We are extremely competitive and always want to be better than one another. Now that McKenzie is representing too, we often hear that she will be the better McDowell. This pushes us to be our very best, but of course we still want to see each other succeed too.
Softball discussions are commonplace in the Bailey-McDowell household. It’s such a large part of our lives, and we love to talk about each other’s training, games, tournaments, and upcoming events. We all play different positions, so we have some intense conversations about how we each played. These can be quite harsh and brutally honest!
My club, Kaiapoi, is like an extended family and very supportive. I have always played at Kaiapoi, and my dad regularly instilled in us that loyalty is an important value for great athletes. We might be a small club, but we are growing. And we are growing as a region too. Usually the underdogs to the big regions, Canterbury is becoming more of a threat. I have considered whether moving cities to progress my softball is necessary, but it wouldn’t fit with my schooling, especially this year, as I am proud to be Head Girl at Kaiapoi High School. I also don’t believe depleting one region and stacking another helps to develop competition at a National level. A college scholarship to play in the US, where softball is next level, is an option. It would be hard to move away from my support crew, but I love new experiences and meeting new people. Playing ball overseas has always been a dream.
For now, I’m looking forward to travelling to California with the Junior White Sox.

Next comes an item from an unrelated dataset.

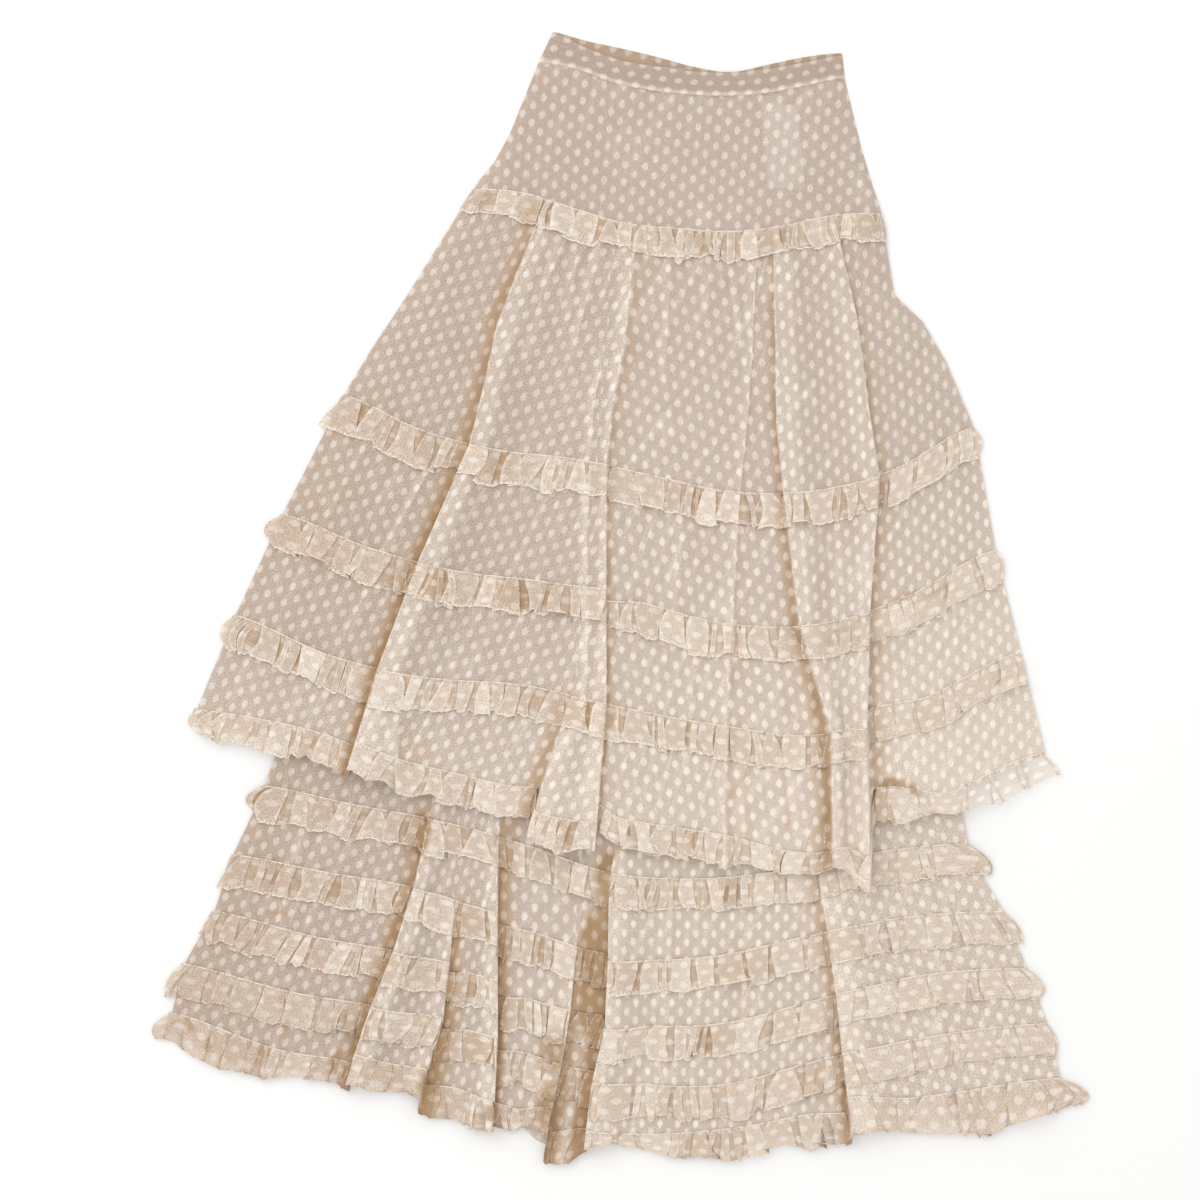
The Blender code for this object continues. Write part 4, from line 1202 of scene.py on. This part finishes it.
def band(name, rows, back):
    columns = np.linspace(0, 1, 120)
    mesh, column, row = grid_mesh(name, columns, rows)
    w, v = columns[column], rows[row]
    x, y = outer.plan(v, w, back)
    z = np.full_like(x, 0.75) if back else front_cloth(outer, v, w, x, y)[0] + 0.25
    down = v * BAND_TALL
    hem = smooth((down - 21.0) / 2.5) * smooth((27 - down) / 2)     # the pale line of the seam
    point_uv(mesh, down / SPOTS_DOWN - 0.06, outer.across(0, w) * BAND_LONG / BAND_SPOTS)
    # painted shade along the top: the inside is darker where the front shades it
    most, reach = (0.55, 16.0) if back else (0.1, 3.0)      # the inside is shaded by the front
    shade = most * (1 - smooth(down / reach)) + np.zeros_like(z)
    return finish_sheet(name, mesh, x, y, z, BANDED, (0.5 * hem, shade, 0.1 * hem))


waist_front = band("waistband_front", np.linspace(0, 1, 15), False)
waist_back = band("waistband_back", np.linspace(0, 1, 9), True)
print("waistband", BAND_LONG, "by", BAND_TALL, "mm")

# %% [markdown]
# ## Labels
# A satin care label hangs inside the back of the yoke and shows through the net, and a
# small one is sewn in at the waist. Both are left blank.

# %% Blank labels
def mottled_material(name, low, high, scale, roughness):
    """A plain finish that wavers between two colours."""
    made, tree, shader = new_material(name)
    place = add_node(tree, "ShaderNodeTexCoord")
    noise = add_node(tree, "ShaderNodeTexNoise")
    noise.inputs["Scale"].default_value = scale
    tree.links.new(place.outputs["Object"], noise.inputs["Vector"])
    colour = blend_colour(tree, noise.outputs[0], (*low, 1.0), (*high, 1.0))
    tree.links.new(colour, shader.inputs["Base Color"])
    shader.inputs["Roughness"].default_value = roughness
    return made


SATIN = mottled_material("label satin tape", (0.90, 0.87, 0.85), (0.97, 0.95, 0.93), 900.0, 0.5)
WOVEN = mottled_material("grey woven tape", (0.36, 0.34, 0.33), (0.44, 0.42, 0.40), 900.0, 0.5)
Label = namedtuple("Label", "name left top wide tall lean over finish")
LABELS = (
    Label("care_label", 84, 533, 40, 89, 0.17, 1.8, SATIN),
    Label("waist_label", -20, 562, 24, 13, 0.0, 2.3, WOVEN),
)
for spec in LABELS:
    columns, rows = np.linspace(0, 1, 9), np.linspace(0, 1, 15)
    mesh, column, row = grid_mesh(spec.name, columns, rows)
    down = rows[row] * spec.tall
    x = spec.left + columns[column] * spec.wide + down * spec.lean
    z = spec.over + 0.15 * np.sin(columns[column] * math.pi) + 0.1 * ripple(down, 3, 60)
    finish_sheet(spec.name, mesh, x, spec.top - down, z, spec.finish)
    print(spec.name, "blank,", spec.wide, "by", spec.tall, "mm")

# %% [markdown]
# ## Slots and sheets
# A ruffle's cut is the length of its strip with every flute pulled flat.

# %% [markdown]
# ## Table, light and camera
# The skirt lies on a plain white table under a bright, even sky and one large soft light
# from the upper left, and the camera looks straight down.

# %% Stage
bm = bmesh.new()
bmesh.ops.create_grid(bm, x_segments=1, y_segments=1, size=4.0)
mesh = bpy.data.meshes.new("table")
bm.to_mesh(mesh)
bm.free()
table = bpy.data.objects.new("table", mesh)
mesh.materials.append(mottled_material("white table", (0.955,) * 3, (0.97,) * 3, 3.0, 0.9))
bpy.context.scene.collection.objects.link(table)
print("table", [round(side, 1) for side in table.dimensions[:2]], "m")

# %% Sky and soft light
world = bpy.data.worlds.new("studio")
bpy.context.scene.world = world
world.use_nodes = True
sky = world.node_tree.nodes["Background"].inputs
sky["Color"].default_value = (1.0, 0.995, 0.985, 1.0)
sky["Strength"].default_value = 0.92
LIGHT_PLACE = (-1.9, 1.3, 2.3)
lamp_data = bpy.data.lights.new("softbox", "AREA")
lamp_data.shape = "DISK"
lamp_data.size = 2.4
lamp_data.energy = 27.0
lamp = bpy.data.objects.new("softbox", lamp_data)
lamp.location = LIGHT_PLACE
bpy.context.scene.collection.objects.link(lamp)
lamp.rotation_euler = (-Vector(LIGHT_PLACE)).to_track_quat("-Z", "Y").to_euler()
bpy.context.scene.view_settings.view_transform = "Standard"
print("soft light", lamp_data.size, "m wide,", lamp_data.energy, "W")

# %% Camera
TURN = math.radians(4.6)                # so that the skirt lies a little askew
FRAME_WIDE = 1.26                       # metres of table from side to side of the view
LENS, SENSOR = 85.0, 36.0
MIDDLE = (-0.0582, -0.0001, 0.010)      # the place the camera looks straight down on
camera_data = bpy.data.cameras.new("camera")
camera_data.lens, camera_data.sensor_width = LENS, SENSOR
camera = bpy.data.objects.new("camera", camera_data)
camera.location = (MIDDLE[0], MIDDLE[1], MIDDLE[2] + FRAME_WIDE * LENS / SENSOR)
camera.rotation_euler = (0.0, 0.0, TURN)
bpy.context.scene.collection.objects.link(camera)
bpy.context.scene.camera = camera
print("camera", round(camera.location.z, 2), "m above the table")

Despite this selection being one of my major goals for some time, and I’ve been working really hard towards it, hearing my name announced was still a shock, but a very proud and exciting moment. My family were there and super excited too. I am so grateful for their support, and the money they invest in me so that I can play softball. I will be playing to make them proud and add new achievements to the Bailey-McDowell name. The training, preparation, and fundraising begins now.